Equivariant implicit function theorem Let $f:\mathbb{R}\times \mathbb{R}^{n} \rightarrow \mathbb{R}^{n}$ be a smooth function and $G\subset \operatorname{SO}(n)$ be a $1$-dimensional compact Lie group (diffeomorphic to the circle). Moreover let $G$ act on $\mathbb{R}^{n}$ by standard left multiplication. We assume that $f$ is equivariant with respect to $G$, i.e. for all $g\in G$ and all $(t,x)\in \mathbb{R}\times \mathbb{R}^{n}$ we have $f(t,g\cdot x) = g\cdot f(t,x)$. Let now $(t_{0},x_{0}) \in \mathbb{R}\times \mathbb{R}^{n}$ such that $x_{0} \not= 0$, $f(t_{0},x_{0}) = 0$ and
$$\ker \left ( \frac{\partial f}{\partial x}(t_{0},x_{0}) \right ) = T_{x_{0}}(G\cdot x_{0}),$$
i.e. the kernel of the Jacobian of $f$ is only in the direction of the action.

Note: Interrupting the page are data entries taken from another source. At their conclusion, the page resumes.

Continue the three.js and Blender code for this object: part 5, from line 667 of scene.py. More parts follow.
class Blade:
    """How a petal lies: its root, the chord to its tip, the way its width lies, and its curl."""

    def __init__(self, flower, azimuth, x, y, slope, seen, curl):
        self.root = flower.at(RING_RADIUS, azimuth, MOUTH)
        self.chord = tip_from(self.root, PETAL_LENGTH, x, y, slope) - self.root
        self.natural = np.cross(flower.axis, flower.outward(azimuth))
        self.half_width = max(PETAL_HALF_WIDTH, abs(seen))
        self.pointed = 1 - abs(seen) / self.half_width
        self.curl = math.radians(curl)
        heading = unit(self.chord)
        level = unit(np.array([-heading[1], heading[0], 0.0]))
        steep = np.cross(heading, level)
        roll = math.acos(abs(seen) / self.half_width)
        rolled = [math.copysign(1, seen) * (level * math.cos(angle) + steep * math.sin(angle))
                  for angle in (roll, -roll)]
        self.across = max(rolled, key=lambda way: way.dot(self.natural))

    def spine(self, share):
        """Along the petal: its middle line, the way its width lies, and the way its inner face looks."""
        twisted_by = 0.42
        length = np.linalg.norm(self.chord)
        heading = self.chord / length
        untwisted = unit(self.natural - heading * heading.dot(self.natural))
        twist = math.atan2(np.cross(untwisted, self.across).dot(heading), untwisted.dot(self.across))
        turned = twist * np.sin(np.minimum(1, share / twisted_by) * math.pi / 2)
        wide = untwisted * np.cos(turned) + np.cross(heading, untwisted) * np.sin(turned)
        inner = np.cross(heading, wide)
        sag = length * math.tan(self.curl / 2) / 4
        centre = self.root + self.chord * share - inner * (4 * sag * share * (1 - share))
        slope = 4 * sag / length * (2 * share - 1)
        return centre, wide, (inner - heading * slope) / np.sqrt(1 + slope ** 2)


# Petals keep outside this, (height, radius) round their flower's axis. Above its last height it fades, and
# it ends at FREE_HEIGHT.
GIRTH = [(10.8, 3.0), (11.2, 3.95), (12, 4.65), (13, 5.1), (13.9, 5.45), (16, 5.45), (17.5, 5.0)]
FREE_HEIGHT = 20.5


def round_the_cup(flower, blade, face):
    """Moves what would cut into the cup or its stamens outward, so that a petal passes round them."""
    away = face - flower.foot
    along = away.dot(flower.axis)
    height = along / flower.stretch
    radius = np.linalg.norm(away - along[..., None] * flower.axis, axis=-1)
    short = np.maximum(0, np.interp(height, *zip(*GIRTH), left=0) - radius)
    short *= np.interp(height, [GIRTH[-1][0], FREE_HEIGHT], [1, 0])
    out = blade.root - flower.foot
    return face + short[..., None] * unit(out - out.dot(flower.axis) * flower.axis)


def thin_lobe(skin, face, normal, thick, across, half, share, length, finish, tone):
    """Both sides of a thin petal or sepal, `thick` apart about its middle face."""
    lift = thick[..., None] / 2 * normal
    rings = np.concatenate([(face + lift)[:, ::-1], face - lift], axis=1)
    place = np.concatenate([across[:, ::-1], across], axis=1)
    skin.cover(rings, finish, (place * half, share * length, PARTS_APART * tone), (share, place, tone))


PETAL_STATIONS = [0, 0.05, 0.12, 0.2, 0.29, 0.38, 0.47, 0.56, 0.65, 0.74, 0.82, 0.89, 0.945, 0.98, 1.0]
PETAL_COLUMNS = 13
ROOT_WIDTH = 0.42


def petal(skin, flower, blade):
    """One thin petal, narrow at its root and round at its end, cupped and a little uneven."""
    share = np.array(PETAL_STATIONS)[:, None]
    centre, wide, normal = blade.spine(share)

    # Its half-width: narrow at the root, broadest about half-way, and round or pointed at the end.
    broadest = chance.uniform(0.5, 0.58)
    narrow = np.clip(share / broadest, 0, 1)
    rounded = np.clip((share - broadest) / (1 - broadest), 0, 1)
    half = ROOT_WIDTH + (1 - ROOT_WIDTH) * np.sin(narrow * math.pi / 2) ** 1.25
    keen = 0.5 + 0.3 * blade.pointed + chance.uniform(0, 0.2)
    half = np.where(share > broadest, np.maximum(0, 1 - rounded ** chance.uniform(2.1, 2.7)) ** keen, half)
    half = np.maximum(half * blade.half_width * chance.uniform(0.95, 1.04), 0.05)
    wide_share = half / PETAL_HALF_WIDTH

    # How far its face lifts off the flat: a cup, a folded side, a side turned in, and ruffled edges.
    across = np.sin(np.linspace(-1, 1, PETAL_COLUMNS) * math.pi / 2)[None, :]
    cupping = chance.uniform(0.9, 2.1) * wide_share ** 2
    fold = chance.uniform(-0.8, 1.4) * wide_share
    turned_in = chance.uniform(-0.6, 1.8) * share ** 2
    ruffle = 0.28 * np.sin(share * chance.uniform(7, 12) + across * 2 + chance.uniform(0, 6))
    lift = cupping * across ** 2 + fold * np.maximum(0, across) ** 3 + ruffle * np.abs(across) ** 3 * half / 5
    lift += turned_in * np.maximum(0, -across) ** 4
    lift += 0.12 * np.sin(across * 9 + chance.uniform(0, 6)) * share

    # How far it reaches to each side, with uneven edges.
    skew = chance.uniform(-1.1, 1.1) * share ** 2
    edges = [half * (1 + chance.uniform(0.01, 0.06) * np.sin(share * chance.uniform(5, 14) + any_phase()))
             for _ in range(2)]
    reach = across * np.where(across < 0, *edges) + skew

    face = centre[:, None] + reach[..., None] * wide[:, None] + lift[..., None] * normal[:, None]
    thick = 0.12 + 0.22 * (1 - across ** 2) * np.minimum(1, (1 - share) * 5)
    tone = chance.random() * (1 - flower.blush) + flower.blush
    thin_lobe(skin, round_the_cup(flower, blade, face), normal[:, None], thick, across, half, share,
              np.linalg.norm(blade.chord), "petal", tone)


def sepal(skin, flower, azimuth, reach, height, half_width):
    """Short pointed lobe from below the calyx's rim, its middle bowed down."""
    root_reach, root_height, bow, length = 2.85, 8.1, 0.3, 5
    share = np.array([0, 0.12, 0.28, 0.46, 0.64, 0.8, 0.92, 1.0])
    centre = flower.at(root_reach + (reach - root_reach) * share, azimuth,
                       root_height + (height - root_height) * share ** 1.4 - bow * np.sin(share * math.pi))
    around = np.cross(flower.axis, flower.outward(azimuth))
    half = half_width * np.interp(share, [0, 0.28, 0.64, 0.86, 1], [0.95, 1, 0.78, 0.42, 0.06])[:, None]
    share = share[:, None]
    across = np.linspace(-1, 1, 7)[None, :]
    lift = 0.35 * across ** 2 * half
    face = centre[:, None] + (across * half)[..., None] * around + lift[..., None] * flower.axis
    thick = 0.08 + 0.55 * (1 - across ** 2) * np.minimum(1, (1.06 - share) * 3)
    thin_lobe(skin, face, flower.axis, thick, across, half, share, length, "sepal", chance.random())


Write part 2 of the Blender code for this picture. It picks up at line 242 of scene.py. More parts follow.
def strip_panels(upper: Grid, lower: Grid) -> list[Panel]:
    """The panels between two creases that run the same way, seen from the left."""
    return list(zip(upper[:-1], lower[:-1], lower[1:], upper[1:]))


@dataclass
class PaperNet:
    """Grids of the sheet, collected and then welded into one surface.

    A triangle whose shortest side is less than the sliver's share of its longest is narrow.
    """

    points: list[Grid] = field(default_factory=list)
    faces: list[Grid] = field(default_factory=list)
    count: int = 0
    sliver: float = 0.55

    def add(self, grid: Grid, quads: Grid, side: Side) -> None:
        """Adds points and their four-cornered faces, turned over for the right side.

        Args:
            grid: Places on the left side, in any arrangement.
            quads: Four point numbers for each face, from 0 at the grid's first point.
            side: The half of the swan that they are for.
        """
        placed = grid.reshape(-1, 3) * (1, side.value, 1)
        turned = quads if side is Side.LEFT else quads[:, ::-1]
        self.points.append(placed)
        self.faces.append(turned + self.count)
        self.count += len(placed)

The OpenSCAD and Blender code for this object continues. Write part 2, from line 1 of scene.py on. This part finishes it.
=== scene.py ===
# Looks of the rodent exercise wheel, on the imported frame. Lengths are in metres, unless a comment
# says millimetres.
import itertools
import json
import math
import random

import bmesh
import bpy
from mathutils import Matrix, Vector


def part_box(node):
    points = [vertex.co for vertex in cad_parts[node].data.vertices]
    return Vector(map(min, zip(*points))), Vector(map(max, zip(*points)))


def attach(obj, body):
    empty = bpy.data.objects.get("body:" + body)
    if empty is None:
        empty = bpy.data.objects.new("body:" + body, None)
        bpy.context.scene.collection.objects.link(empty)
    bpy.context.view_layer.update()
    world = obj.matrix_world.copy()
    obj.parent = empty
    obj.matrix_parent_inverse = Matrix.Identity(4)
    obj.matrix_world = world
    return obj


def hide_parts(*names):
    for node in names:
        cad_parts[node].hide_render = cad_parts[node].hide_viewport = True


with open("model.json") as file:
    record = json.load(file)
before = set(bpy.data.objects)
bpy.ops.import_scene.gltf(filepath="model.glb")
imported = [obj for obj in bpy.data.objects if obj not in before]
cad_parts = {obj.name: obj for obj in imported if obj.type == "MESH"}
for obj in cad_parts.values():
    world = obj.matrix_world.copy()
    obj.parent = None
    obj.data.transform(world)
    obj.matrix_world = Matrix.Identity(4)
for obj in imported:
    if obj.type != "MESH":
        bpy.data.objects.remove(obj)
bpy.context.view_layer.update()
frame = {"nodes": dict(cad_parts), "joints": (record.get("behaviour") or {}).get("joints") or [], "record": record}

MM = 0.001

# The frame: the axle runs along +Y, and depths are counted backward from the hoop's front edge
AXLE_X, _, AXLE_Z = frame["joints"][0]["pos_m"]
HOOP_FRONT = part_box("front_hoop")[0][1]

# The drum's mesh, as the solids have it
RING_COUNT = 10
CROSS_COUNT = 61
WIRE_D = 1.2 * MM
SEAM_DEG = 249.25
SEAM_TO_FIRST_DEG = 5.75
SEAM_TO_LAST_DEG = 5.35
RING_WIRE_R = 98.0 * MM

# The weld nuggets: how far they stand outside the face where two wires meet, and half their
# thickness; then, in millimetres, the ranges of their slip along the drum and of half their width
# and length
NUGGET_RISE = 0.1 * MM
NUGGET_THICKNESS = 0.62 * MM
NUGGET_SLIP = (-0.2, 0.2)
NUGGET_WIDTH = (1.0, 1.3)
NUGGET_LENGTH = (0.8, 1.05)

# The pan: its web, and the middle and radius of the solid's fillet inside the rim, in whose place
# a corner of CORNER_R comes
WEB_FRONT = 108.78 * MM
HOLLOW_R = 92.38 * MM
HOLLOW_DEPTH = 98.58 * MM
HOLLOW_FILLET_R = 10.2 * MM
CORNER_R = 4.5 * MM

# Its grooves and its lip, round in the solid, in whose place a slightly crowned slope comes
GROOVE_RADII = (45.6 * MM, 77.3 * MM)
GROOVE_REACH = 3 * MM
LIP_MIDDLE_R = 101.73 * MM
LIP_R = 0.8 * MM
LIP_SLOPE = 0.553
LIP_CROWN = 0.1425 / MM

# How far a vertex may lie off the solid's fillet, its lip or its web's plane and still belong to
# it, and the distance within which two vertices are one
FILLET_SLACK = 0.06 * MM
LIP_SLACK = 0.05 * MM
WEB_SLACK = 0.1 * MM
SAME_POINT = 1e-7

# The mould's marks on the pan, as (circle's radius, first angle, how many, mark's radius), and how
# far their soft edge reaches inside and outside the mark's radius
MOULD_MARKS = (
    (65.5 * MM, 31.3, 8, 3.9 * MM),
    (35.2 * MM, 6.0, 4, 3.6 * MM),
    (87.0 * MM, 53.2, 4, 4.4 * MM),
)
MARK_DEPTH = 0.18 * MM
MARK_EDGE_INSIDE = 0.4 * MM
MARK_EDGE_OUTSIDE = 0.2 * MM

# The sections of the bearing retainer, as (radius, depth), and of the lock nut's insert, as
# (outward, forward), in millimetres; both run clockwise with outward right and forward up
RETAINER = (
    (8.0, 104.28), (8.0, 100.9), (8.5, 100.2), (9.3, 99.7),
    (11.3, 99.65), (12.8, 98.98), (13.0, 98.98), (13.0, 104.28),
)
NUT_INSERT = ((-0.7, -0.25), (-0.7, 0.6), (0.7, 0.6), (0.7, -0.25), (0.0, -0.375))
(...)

QUESTION: Is there any version of the implicit function theorem in this setting? Does one need more additional conditions to be able to construct near-by solutions? If yes, which conditions are these?
Thanks in advance.
 A: The equivariant version of the implicit function theorem is the following.

Let $f: \mathbb{R}^p \times \mathbb{R}^n \to \mathbb{R}^m$ be a smooth function (possibly only defined on open neighborhoods) which is equivariant with respect to the action of a compact Lie group $G$ on $\mathbb{R}^n$ and $\mathbb{R}^m$. Let $(t_0, x_0)$ be such that $f(t_0, x_0) = 0$. Assume that the stabilizer of $x_0$ is trivial and that $0$ is a fix point for the action on $\mathbb{R}^m$ (these assumptions are not essential but simplify the argument, see below). Consider the so-called deformation complex $$\mathfrak{g} \to \mathbb{R}^n \to \mathbb{R}^m,$$
where the first arrow is the action of the Lie algebra at the point $x_0$, i.e. $\xi \mapsto \xi \,. x_0$ and the second arrow is the differential of $f$ at $(t_0, x_0)$ with respect to the second slot (i.e. the Jacobian).
If this complex is exact, then there exist a smooth function $x: \mathbb{R}^p \to \mathbb R^n$ such that
$$
\{ (t, g \cdot x(t)) | t \in \mathbb R^p, g \in G \} = f^{-1}(0).
$$

(I'm a bit sloppy here and in the proof below: everything needs to be restricted to open neighborhoods of $t_0$, $e \in G$ and $0 \in \mathbb{R}^m$ etc).
Remark: Your assumption about the derivative is equivalent to the exactness of the complex in the first arrow. However, since you assume that $n = m$, the complex is never exact in the second arrow. What you could do is apply this result to the function $pr \circ f$, where $pr$ is the projection onto the image of the Jacobian.
Proof: Since $G$ is compact, and the action is free at $x_0$, there exist slice coordinates around $x_0$, i.e. there is a map $\iota: \mathbb{R}^{n-d} \to \mathbb{R}^n$ such that $\iota(0) = x_0$ and such that $\chi: G \times \mathbb{R}^{n-d} \to \mathbb{R}^n, (g, y) \mapsto g \cdot \iota(y)$ is a local diffeo (here $d$ is the dimension of $G$). Define the map $F: \mathbb{R}^p \times \mathbb{R}^{n-d} \to \mathbb{R}^{n}$ by $F(t, y) = f(t, \iota(y))$. The assumption about the exactness of the deformation complex is equivalent to the invertibility of the Jacobian of $F$. Thus, using the ordinary implicit function theorem, there exist $y(t)$ such that $F(t, y(t)) = 0$ and every such point in the zero level set is of this form. Set $x(t) = \iota(y(t))$ and the claim follows as $\chi$ is a local diffeo.
Final remark: The statement generalizes directly to actions on manifolds, and properness of the action is enough (instead of compactness of $G$). In fact, they generalize even to the infinite-dimensional setting. Moreover, the assumptions about the stabilizers of $x_0$ and $f(t_0, x_0)$ can be relaxed. You can find the details in my PhD thesis https://arxiv.org/abs/1909.00744 and in the paper https://arxiv.org/abs/2010.10165.